Shock Compression Deformations Studies Across Interface Using Time Resolved Raman Spectroscopy

In applications requiring high velocity interactions of energetic materials, the shock response of the crystal-binder interface is of great importance. We demonstrate a technique for capturing the high localized deformation of the crystal-binder interface using time resolved Raman spectroscopy at nanosecond intervals. A bi-crystal interface of hydroxyl-terminated polybutadiene (HTPB) sandwiched between crystals is used in the method, with the sample as a whole put on a glass surface and impacted from the opposite end.
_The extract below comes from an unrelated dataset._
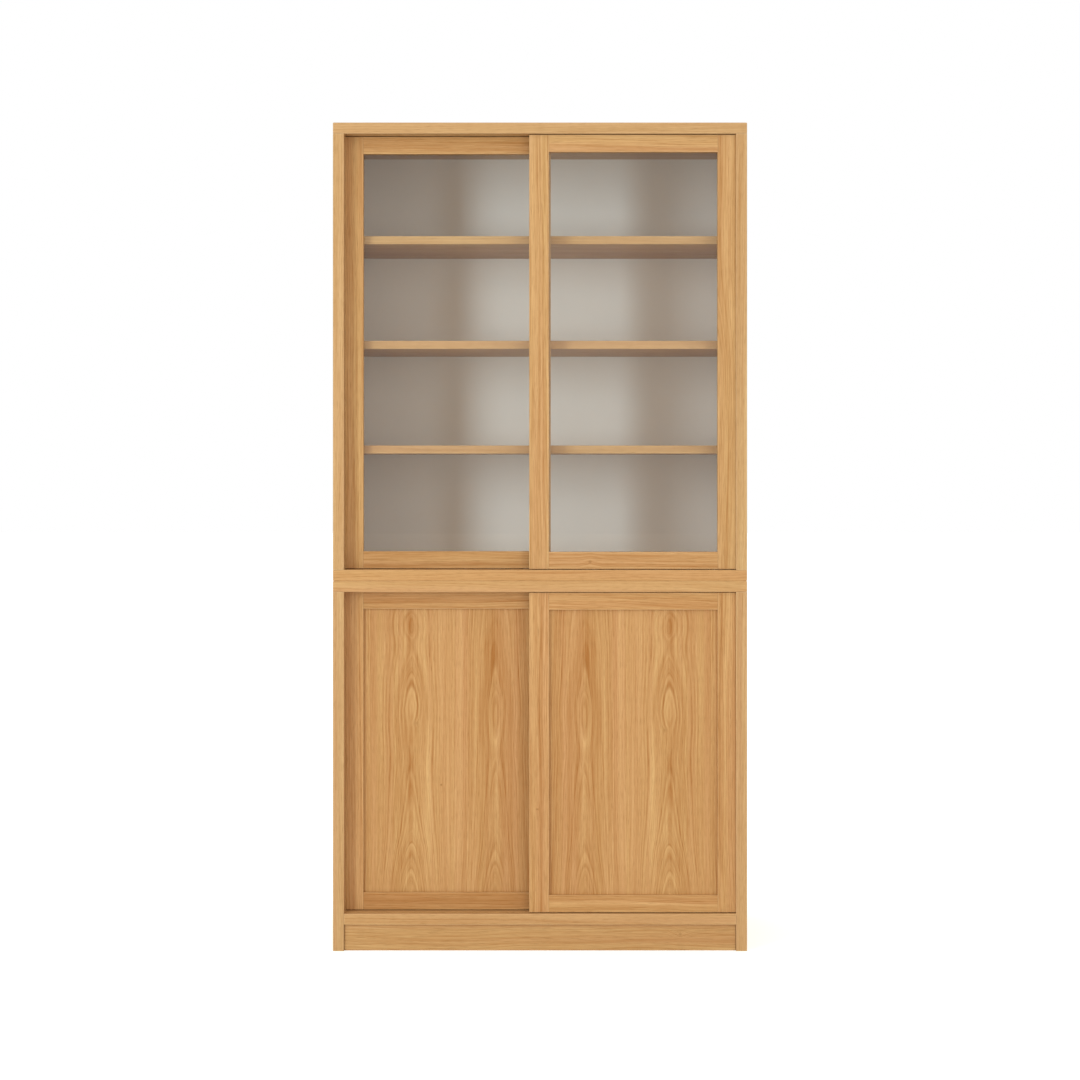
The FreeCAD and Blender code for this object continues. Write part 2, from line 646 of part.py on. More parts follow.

Aluminum cylindrical flyers with thicknesses of 25um and diameters of 1 mm were accelerated utilizing the laser induced projectile impact test (LIPIT) to create high velocity shock compression loads. The velocity of the projectile was determined using heterodyne photon doppler velocimetry (het-PDV) and ranged from 0.5 to 1.5 km/s. Full field measurements of the 532nm Raman spectroscopic response were acquired using an in-house designed laser array configuration with 27 discrete laser subsets. The pressure and temperature distributions over the interface were calculated using the pre-calibrated peak shifts of the crystals. The highly localized deformation generated by pressure and temperature rise as the shock front travels across the interface was measured in-situ by the time resolved Raman spectroscopic response. The results showed a close correlation of the pressure and temperature rise with the shock-induced deformation.